Area prosecutors say they hope that drug-induced homicide and similar charges under different names, all of which can carry stiff penalties, send a message that dealing heroin won’t be tolerated in their communities.
But in an era giving rise to a gentler war on drugs – through greater use of alternative sentencing that includes treatment, and Good Samaritan laws providing legal immunity in many situations for those who seek help for someone who has overdosed – the increase in drug-induced homicide charges seems to swing the pendulum in the other direction.

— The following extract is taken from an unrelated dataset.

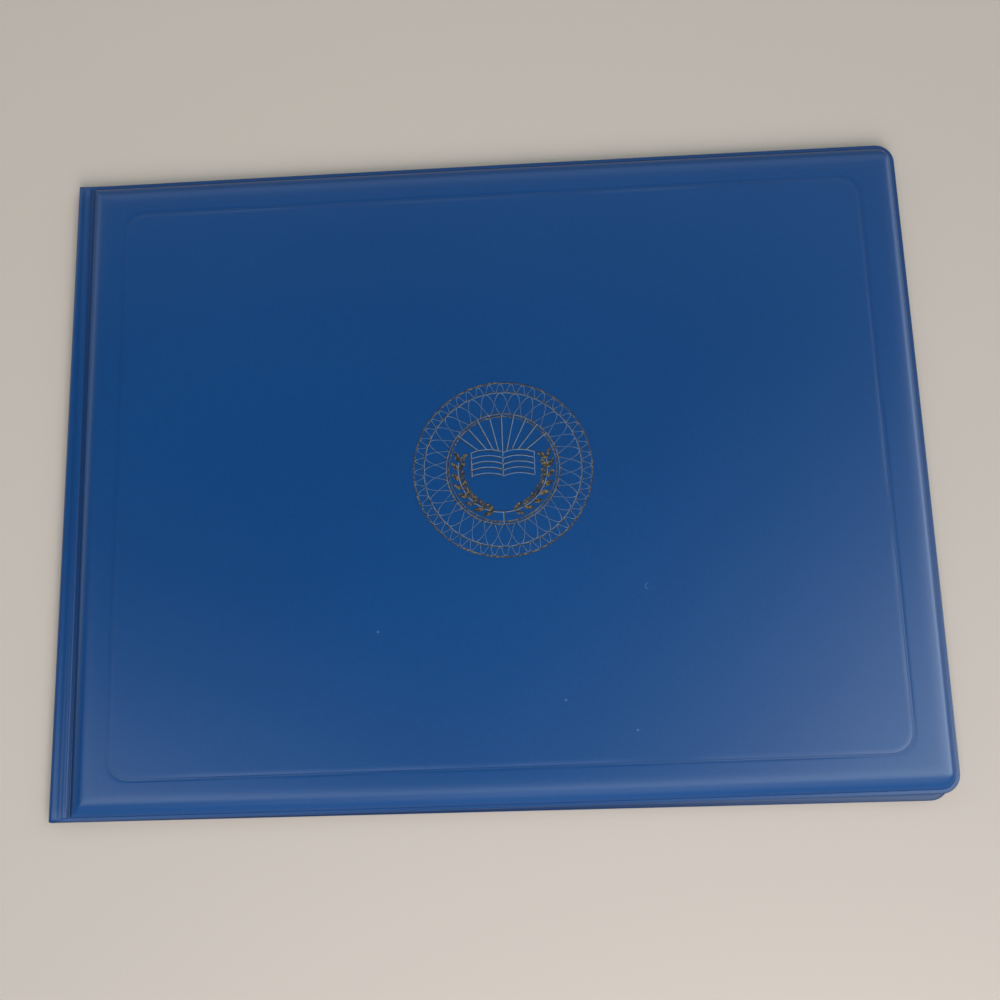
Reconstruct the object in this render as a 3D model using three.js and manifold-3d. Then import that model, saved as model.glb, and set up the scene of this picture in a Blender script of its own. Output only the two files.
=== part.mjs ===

At the least, it’s a complex charge, used with increased frequency, that raises several questions. Among them: Who is at fault when someone chooses — out of addiction, curiosity, a desire to fit in, or any number of other reasons – to take an illegal substance and then dies? What justice is served by locking up the last person in the supply chain who provided the drug, which is often a friend or acquaintance who is an addict, and using with the one who dies, when larger dealers up the supply chain go unscathed?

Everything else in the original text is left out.